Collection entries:

[BEGIN]

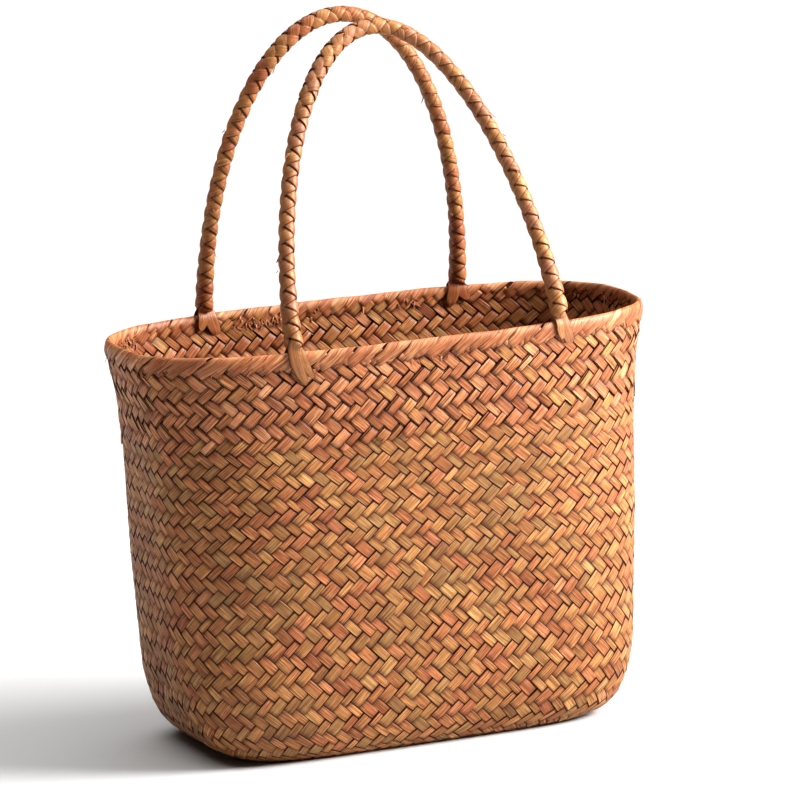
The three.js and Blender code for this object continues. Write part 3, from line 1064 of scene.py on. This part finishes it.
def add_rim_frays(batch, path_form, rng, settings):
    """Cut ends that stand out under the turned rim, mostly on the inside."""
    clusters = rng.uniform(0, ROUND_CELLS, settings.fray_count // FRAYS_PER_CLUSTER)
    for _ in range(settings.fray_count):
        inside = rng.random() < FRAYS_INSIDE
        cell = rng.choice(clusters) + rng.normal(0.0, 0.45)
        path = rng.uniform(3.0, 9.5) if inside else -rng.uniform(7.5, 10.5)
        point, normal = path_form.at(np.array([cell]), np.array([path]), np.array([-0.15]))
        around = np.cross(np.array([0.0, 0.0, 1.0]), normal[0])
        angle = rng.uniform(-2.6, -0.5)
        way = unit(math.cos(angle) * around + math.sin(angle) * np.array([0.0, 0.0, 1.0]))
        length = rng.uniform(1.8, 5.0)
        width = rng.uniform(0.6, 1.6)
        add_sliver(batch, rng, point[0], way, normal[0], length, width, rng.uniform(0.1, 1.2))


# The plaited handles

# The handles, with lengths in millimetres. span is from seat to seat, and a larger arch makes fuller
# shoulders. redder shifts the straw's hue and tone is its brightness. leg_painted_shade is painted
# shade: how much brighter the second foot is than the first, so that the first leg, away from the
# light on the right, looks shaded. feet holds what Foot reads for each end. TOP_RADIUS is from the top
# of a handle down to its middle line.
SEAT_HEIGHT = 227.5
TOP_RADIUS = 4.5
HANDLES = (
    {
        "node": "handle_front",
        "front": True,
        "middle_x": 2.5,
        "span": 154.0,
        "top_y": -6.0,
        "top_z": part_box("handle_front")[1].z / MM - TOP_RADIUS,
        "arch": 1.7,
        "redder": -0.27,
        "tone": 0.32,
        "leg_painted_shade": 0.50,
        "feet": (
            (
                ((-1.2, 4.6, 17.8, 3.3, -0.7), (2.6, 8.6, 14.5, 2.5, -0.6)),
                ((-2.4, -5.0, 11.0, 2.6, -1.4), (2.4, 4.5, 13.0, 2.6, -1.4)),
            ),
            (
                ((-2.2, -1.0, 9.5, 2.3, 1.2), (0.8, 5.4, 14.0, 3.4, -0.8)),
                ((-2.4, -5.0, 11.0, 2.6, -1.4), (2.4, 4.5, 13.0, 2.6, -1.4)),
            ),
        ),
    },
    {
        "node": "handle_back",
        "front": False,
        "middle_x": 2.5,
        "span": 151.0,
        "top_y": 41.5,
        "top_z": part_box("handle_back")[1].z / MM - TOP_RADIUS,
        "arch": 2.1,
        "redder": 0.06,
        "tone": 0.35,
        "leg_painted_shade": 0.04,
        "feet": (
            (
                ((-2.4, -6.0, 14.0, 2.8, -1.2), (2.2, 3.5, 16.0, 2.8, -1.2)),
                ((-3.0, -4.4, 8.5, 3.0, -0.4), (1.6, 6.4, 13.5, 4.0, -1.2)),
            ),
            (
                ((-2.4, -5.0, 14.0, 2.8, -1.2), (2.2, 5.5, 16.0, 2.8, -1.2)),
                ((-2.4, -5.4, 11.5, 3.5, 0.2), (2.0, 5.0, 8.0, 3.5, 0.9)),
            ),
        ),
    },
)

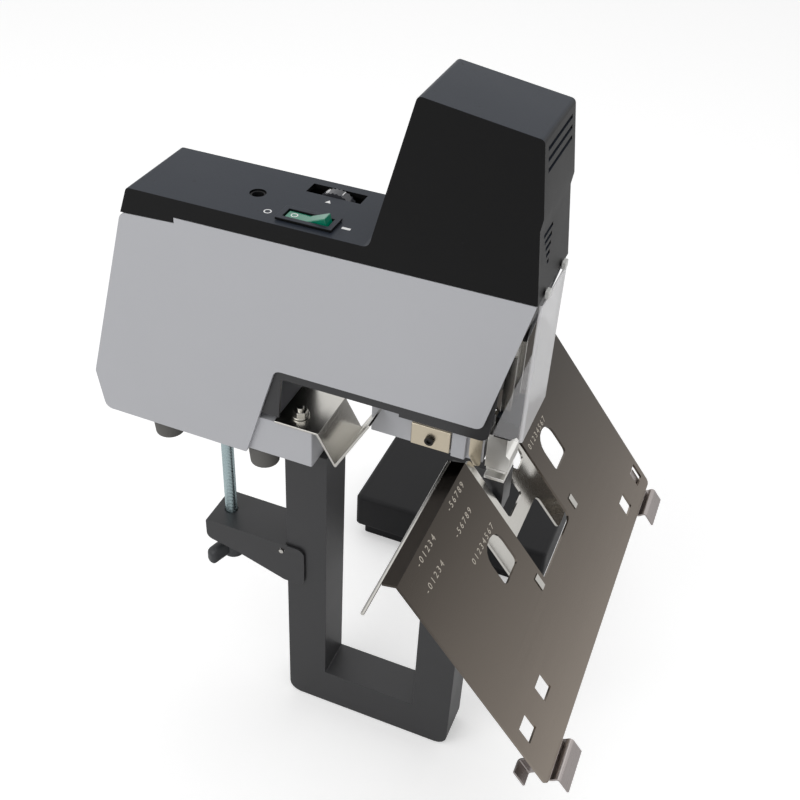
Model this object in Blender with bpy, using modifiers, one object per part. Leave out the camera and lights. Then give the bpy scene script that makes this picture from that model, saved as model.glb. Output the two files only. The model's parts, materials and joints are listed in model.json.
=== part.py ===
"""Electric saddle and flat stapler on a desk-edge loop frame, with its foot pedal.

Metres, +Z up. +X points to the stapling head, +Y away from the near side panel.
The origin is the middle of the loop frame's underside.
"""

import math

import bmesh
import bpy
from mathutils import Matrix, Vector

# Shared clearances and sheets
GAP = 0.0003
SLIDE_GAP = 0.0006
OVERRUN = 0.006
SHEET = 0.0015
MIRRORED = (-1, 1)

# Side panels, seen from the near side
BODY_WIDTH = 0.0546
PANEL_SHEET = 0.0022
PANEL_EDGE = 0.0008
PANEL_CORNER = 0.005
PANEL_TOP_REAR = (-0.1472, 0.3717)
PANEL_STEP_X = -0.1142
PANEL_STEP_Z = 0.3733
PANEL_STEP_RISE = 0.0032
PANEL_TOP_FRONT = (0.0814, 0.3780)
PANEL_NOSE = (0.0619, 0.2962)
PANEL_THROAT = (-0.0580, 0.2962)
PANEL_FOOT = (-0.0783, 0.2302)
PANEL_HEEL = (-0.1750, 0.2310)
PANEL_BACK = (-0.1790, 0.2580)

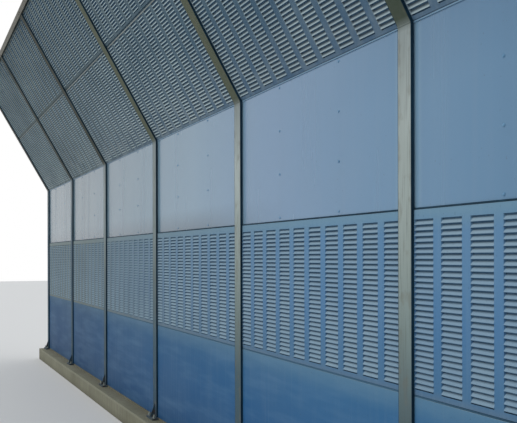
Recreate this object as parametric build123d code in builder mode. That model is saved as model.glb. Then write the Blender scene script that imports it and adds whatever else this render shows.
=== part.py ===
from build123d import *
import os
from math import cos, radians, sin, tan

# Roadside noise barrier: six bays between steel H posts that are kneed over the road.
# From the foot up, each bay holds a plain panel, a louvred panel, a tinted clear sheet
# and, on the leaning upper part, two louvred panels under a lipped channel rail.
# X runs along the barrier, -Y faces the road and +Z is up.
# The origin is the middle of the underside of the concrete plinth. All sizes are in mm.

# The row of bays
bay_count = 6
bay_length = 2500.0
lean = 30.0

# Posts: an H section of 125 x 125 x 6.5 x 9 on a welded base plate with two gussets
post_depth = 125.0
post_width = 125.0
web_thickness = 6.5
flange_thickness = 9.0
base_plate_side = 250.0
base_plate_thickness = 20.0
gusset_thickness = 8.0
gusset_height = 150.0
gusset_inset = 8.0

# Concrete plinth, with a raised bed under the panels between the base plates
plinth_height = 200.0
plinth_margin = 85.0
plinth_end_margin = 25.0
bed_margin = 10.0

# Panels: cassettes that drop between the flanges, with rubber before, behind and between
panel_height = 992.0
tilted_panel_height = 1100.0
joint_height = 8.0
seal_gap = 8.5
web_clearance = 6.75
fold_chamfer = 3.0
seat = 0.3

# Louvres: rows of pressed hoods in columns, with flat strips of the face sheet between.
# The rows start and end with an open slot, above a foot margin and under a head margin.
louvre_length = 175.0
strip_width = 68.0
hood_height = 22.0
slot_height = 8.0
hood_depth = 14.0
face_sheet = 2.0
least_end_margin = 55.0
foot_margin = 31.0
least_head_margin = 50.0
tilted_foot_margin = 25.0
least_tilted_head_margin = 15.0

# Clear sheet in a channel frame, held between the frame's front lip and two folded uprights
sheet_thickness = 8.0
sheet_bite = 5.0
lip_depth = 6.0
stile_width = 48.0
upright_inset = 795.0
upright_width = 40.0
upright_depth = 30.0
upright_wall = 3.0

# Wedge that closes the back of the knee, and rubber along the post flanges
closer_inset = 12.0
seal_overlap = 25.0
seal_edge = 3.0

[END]

Challenge: Everything from the line containing "Model this object" down to the line containing "MIRRORED = (-1, 1)" should be repeated exactly, with both end lines kept and no other lines added.

Response to the task:
Model this object in Blender with bpy, using modifiers, one object per part. Leave out the camera and lights. Then give the bpy scene script that makes this picture from that model, saved as model.glb. Output the two files only. The model's parts, materials and joints are listed in model.json.
=== part.py ===
"""Electric saddle and flat stapler on a desk-edge loop frame, with its foot pedal.

Metres, +Z up. +X points to the stapling head, +Y away from the near side panel.
The origin is the middle of the loop frame's underside.
"""

import math

import bmesh
import bpy
from mathutils import Matrix, Vector

# Shared clearances and sheets
GAP = 0.0003
SLIDE_GAP = 0.0006
OVERRUN = 0.006
SHEET = 0.0015
MIRRORED = (-1, 1)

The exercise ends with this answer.